Behind the public rage of Pakistan’s lawyers, who protested for a third day on Wednesday, lies a long-smoldering resentment toward the country’s military President, who at first held out a promise for educated, politically moderate Pakistanis, but steadily squandered their support.
That disappointment turned to fury after President Pervez Musharraf abolished the Supreme Court and scrapped the Constitution, touching a raw nerve among Pakistan’s lawyers, some with degrees from the best universities abroad and with experience in how other societies had preserved legal rights.
On Tuesday in a telephone address to lawyers here in the capital, the ousted Chief Justice Iftikhar Muhammad Chaudhry urged them to continue to defy the state of Emergency. Hundreds of lawyers took to the streets again in the eastern city of Lahore and in Multan, about 200 miles to the southwest of Lahore. The police arrested scores of protesters, and more than 100 lawyers were injured in street battles.
In interviews on Tuesday, a day after hundreds were tear-gassed, beaten and rounded up by the police, the lawyers said they had taken to the streets because they felt that Pakistan’s first taste of judicial independence was being snatched away.
“How do you function as a lawyer when the law is what the General says it is?” said a prominent lawyer in Islamabad, Babar Sattar, who has a Harvard law degree.

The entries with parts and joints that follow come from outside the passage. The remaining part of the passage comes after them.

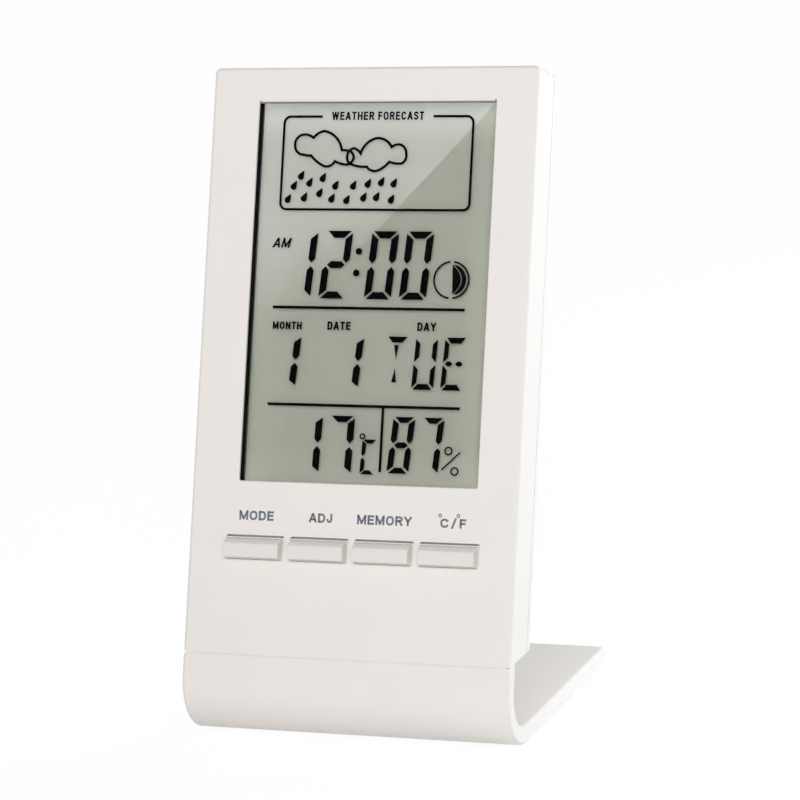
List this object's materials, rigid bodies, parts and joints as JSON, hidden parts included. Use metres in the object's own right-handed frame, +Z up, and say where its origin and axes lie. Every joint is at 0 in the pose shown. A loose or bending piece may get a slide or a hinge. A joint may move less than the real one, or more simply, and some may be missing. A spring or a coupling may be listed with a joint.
{
  "type": "digital hygrometer",
  "caption": "Slim table hygrometer with clock, calendar and forecast on a liquid crystal display over a row of keys, leaning back on a bent plate stand.",
  "frame": {"origin": "middle of the object's footprint, on the surface that the foot pads stand on", "axes": "+Z up, +X to the viewer's right when looking at the display, +Y from the display to the back"},
  "size_m": [0.072, 0.068, 0.1363],
  "materials": {
    "shell_plastic": "fine satin",
    "key_plastic": "satin",
    "black_rubber": "matt",
    "clear_pane": "clear",
    "display_backing": "satin foil",
    "pale_plastic": "matt",
    "board_green": "solder mask",
    "black_plastic": "satin",
    "component_ceramic": "matt",
    "brass_disc": "plain",
    "red_lead": "semi-gloss",
    "black_lead": "semi-gloss",
    "nickelled_steel": "nickelled"
  },
  "bodies": {
    "case_and_stand": {"stand": "shell_plastic", "foot_pad_1": "black_rubber", "foot_pad_2": "black_rubber", "foot_pad_3": "black_rubber", "foot_pad_4": "black_rubber", "front_housing": "shell_plastic", "rear_housing": "shell_plastic", "display_window": "clear_pane", "window_gasket": "black_rubber", "lcd_front_polarizer": "clear_pane", "lcd_front_glass": "clear_pane", "lcd_rear_glass": "clear_pane", "lcd_reflector": "display_backing", "lcd_frame": "pale_plastic", "zebra_strip_upper": "black_rubber", "zebra_strip_lower": "black_rubber", "main_board": "board_green", "chip_blob": "black_plastic", "quartz_crystal": "nickelled_steel", "capacitor_1": "component_ceramic", "capacitor_2": "component_ceramic", "capacitor_3": "component_ceramic", "humidity_sensor": "pale_plastic", "thermistor": "black_plastic", "piezo_disc": "brass_disc", "piezo_lead_1": "red_lead", "piezo_lead_2": "black_lead", "mode_switch": "black_plastic", "adjust_switch": "black_plastic", "memory_switch": "black_plastic", "unit_switch": "black_plastic", "battery_cell": "nickelled_steel", "contact_positive": "nickelled_steel", "contact_negative": "nickelled_steel", "lead_positive": "red_lead", "lead_negative": "black_lead", "housing_screw_1": "nickelled_steel", "housing_screw_2": "nickelled_steel", "housing_screw_3": "nickelled_steel", "housing_screw_4": "nickelled_steel", "board_screw_1": "nickelled_steel", "board_screw_2": "nickelled_steel", "board_screw_3": "nickelled_steel", "board_screw_4": "nickelled_steel"},
    "battery_door": {"battery_door": "shell_plastic"},
    "mode_key": {"mode_key": "key_plastic", "mode_plunger": "black_plastic"},
    "adjust_key": {"adjust_key": "key_plastic", "adjust_plunger": "black_plastic"},
    "memory_key": {"memory_key": "key_plastic", "memory_plunger": "black_plastic"},
    "unit_key": {"unit_key": "key_plastic", "unit_plunger": "black_plastic"}
  },
  "joints": [
    {"name": "battery_door_hinge", "type": "hinge", "parent": "case_and_stand", "child": "battery_door", "pos_m": [0, -0.0162, 0.02132], "axis": [-1, 0, 0], "range_deg": [0, 75]},
    {"name": "mode_key_press", "type": "slide", "parent": "case_and_stand", "child": "mode_key", "axis": [0, 0.9532, -0.3024], "range_m": [0, 0.0005], "stiffness_N_per_m": 400},
    {"name": "adjust_key_press", "type": "slide", "parent": "case_and_stand", "child": "adjust_key", "axis": [0, 0.9532, -0.3024], "range_m": [0, 0.0005], "stiffness_N_per_m": 400},
    {"name": "memory_key_press", "type": "slide", "parent": "case_and_stand", "child": "memory_key", "axis": [0, 0.9532, -0.3024], "range_m": [0, 0.0005], "stiffness_N_per_m": 400},
    {"name": "unit_key_press", "type": "slide", "parent": "case_and_stand", "child": "unit_key", "axis": [0, 0.9532, -0.3024], "range_m": [0, 0.0005], "stiffness_N_per_m": 400}
  ]
}
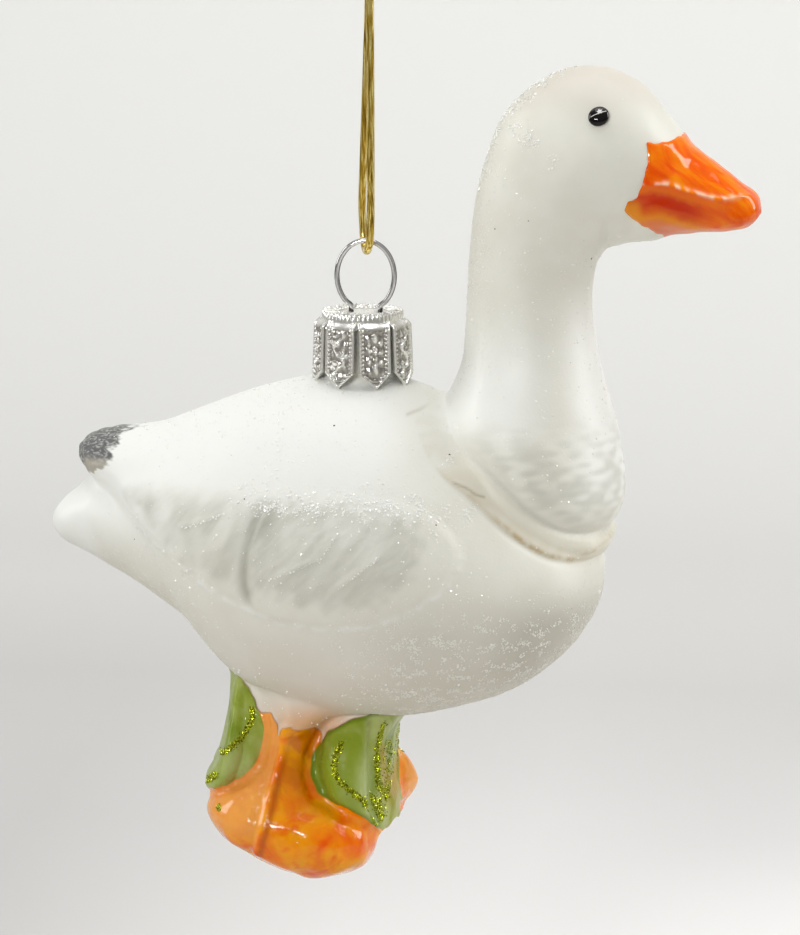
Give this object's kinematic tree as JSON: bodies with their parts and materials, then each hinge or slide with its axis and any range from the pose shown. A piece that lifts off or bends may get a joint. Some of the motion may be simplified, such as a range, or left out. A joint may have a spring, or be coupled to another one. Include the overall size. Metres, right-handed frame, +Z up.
{
  "type": "glass goose ornament",
  "caption": "Mouth-blown glass tree ornament in the shape of a standing white goose, with painted bill, feet and leaves, a stamped metal cap, a wire ring and a loop of gold thread.",
  "frame": {"origin": "underside of the top of the wire ring, where the thread carries the ornament", "axes": "+X the way the goose faces, +Z up along the hanging thread, y = 0 the goose's mid-plane"},
  "size_m": [0.0957, 0.045, 0.1274],
  "materials": {
    "white_glass": "matt white lacquer over blown glass, dusted with fine glitter",
    "ribbon_glass": "cream lacquer with ochre shading over moulded glass",
    "grey_paint": "mottled charcoal paint",
    "bill_enamel": "high gloss orange enamel",
    "foot_enamel": "high gloss translucent orange enamel",
    "leaf_enamel": "high gloss green enamel with lime glitter veins",
    "eye_enamel": "gloss black dot with a white highlight",
    "stamped_metal": "bright stamped sheet with beaded rims",
    "ring_wire": "bright spring wire",
    "gold_thread": "smooth metallised gold cord"
  },
  "bodies": {
    "root": {"trunk": "white_glass", "neck": "white_glass", "head": "white_glass", "tail": "white_glass", "wing_left": "white_glass", "wing_right": "white_glass", "glass_stub": "white_glass", "neck_ribbon": "ribbon_glass", "wing_tips": "grey_paint", "bill_upper": "bill_enamel", "bill_lower": "bill_enamel", "leg_left": "foot_enamel", "leg_right": "foot_enamel", "foot_left": "foot_enamel", "foot_right": "foot_enamel", "leaf_back": "leaf_enamel", "leaf_front": "leaf_enamel", "eye_left": "eye_enamel", "eye_right": "eye_enamel", "cap": "stamped_metal", "hanger_ring": "ring_wire", "thread": "gold_thread", "thread_knot": "gold_thread"}
  },
  "joints": []
}
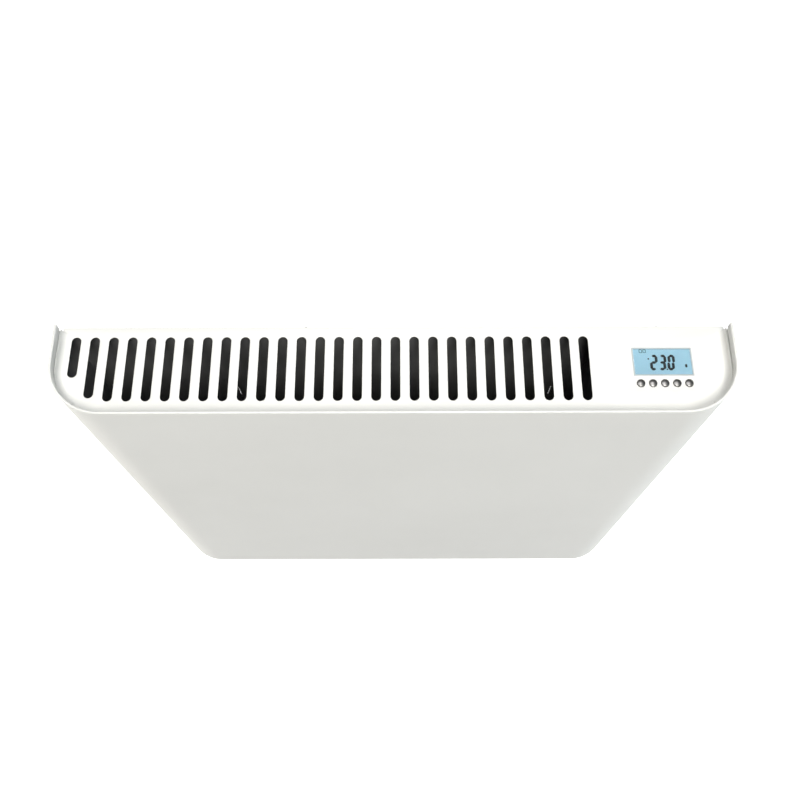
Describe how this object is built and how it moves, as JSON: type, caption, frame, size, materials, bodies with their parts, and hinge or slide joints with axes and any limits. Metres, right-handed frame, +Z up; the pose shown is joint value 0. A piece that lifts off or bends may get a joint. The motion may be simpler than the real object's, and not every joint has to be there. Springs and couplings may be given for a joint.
{
  "type": "wall panel convector heater",
  "caption": "Flat white wall-hung convector heater with rounded vertical corners, a slotted grille sunk inside its top rim, and a display with round keys at the right.",
  "frame": {"origin": "centre of the four wall bolts, on the wall plane", "axes": "+X to the right along the wall, +Y into the wall, +Z up; the front faces -Y"},
  "size_m": [0.6, 0.107, 0.5822],
  "materials": {
    "casing_paint": "satin powder coat",
    "tray_paint": "satin powder coat",
    "zinc_steel": "zinc coated",
    "element_aluminium": "mill finish",
    "sheath_steel": "satin",
    "white_ceramic": "matt",
    "black_rubber": "matt",
    "cutout_plastic": "matt",
    "bezel_plastic": "satin",
    "clear_lens": "clear",
    "display_blue": "satin",
    "diffuser": "matt",
    "circuit_board": "satin",
    "switch_plastic": "matt",
    "key_metallised": "metallised",
    "carrier_plastic": "matt",
    "fastener_steel": "zinc plated",
    "transformer_core": "varnished",
    "terminal_plastic": "matt",
    "ribbon_grey": "satin",
    "lead_brown": "satin",
    "lead_blue": "satin",
    "lead_green": "satin"
  },
  "bodies": {
    "wall_bracket": {"bracket_upright_left": "zinc_steel", "bracket_upright_right": "zinc_steel", "bracket_rail_upper": "zinc_steel", "bracket_rail_lower": "zinc_steel"},
    "heater": {"front_casing": "casing_paint", "top_grille": "casing_paint", "back_panel": "tray_paint", "inlet_grille": "tray_paint", "front_ledge": "tray_paint", "partition_plate": "zinc_steel", "heat_shield": "zinc_steel", "element_bracket_left": "zinc_steel", "element_bracket_right": "zinc_steel", "element_body": "element_aluminium", "element_sheath": "sheath_steel", "terminal_pins": "sheath_steel", "element_bush_left": "white_ceramic", "element_bush_right": "white_ceramic", "partition_bush": "black_rubber", "cord_grommet": "black_rubber", "thermal_cutout": "cutout_plastic", "display_bezel": "bezel_plastic", "display_lens": "clear_lens", "display_cell": "display_blue", "display_backlight": "diffuser", "display_board": "circuit_board", "power_board": "circuit_board", "tact_switches": "switch_plastic", "relay": "switch_plastic", "control_carrier": "carrier_plastic", "carrier_studs": "fastener_steel", "carrier_nuts": "fastener_steel", "board_standoffs": "fastener_steel", "board_screws": "fastener_steel", "rear_screws": "fastener_steel", "casing_screws": "fastener_steel", "earth_stud": "fastener_steel", "transformer": "transformer_core", "terminal_block": "terminal_plastic", "ribbon_cable": "ribbon_grey", "lead_live": "lead_brown", "lead_link": "lead_brown", "lead_neutral": "lead_blue", "lead_earth": "lead_green"},
    "key_button_1": {"key_1": "key_metallised", "key_plunger_1": "switch_plastic"},
    "key_button_2": {"key_2": "key_metallised", "key_plunger_2": "switch_plastic"},
    "key_button_3": {"key_3": "key_metallised", "key_plunger_3": "switch_plastic"},
    "key_button_4": {"key_4": "key_metallised", "key_plunger_4": "switch_plastic"},
    "key_button_5": {"key_5": "key_metallised", "key_plunger_5": "switch_plastic"}
  },
  "joints": [
    {"name": "lift_off", "type": "slide", "parent": "wall_bracket", "child": "heater", "axis": [0, 0, 1], "range_m": [0, 0.012]},
    {"name": "key_press_1", "type": "slide", "parent": "heater", "child": "key_button_1", "axis": [0, 0, -1], "range_m": [0, 0.0005], "stiffness_N_per_m": 600, "springref_m": -0.0005},
    {"name": "key_press_2", "type": "slide", "parent": "heater", "child": "key_button_2", "axis": [0, 0, -1], "range_m": [0, 0.0005], "stiffness_N_per_m": 600, "springref_m": -0.0005},
    {"name": "key_press_3", "type": "slide", "parent": "heater", "child": "key_button_3", "axis": [0, 0, -1], "range_m": [0, 0.0005], "stiffness_N_per_m": 600, "springref_m": -0.0005},
    {"name": "key_press_4", "type": "slide", "parent": "heater", "child": "key_button_4", "axis": [0, 0, -1], "range_m": [0, 0.0005], "stiffness_N_per_m": 600, "springref_m": -0.0005},
    {"name": "key_press_5", "type": "slide", "parent": "heater", "child": "key_button_5", "axis": [0, 0, -1], "range_m": [0, 0.0005], "stiffness_N_per_m": 600, "springref_m": -0.0005}
  ]
}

Athar Minallah, who holds a master’s degree in law from Cambridge and was in Musharraf’s Cabinet during the first two years of his rule, said lawyers were outraged that the General was moving backward. “When the Supreme Court started acting like an independent institution for the first time in 60 years, they came down very hard,” he said. “In the past, the Supreme Court had always connived with the establishment and the military.”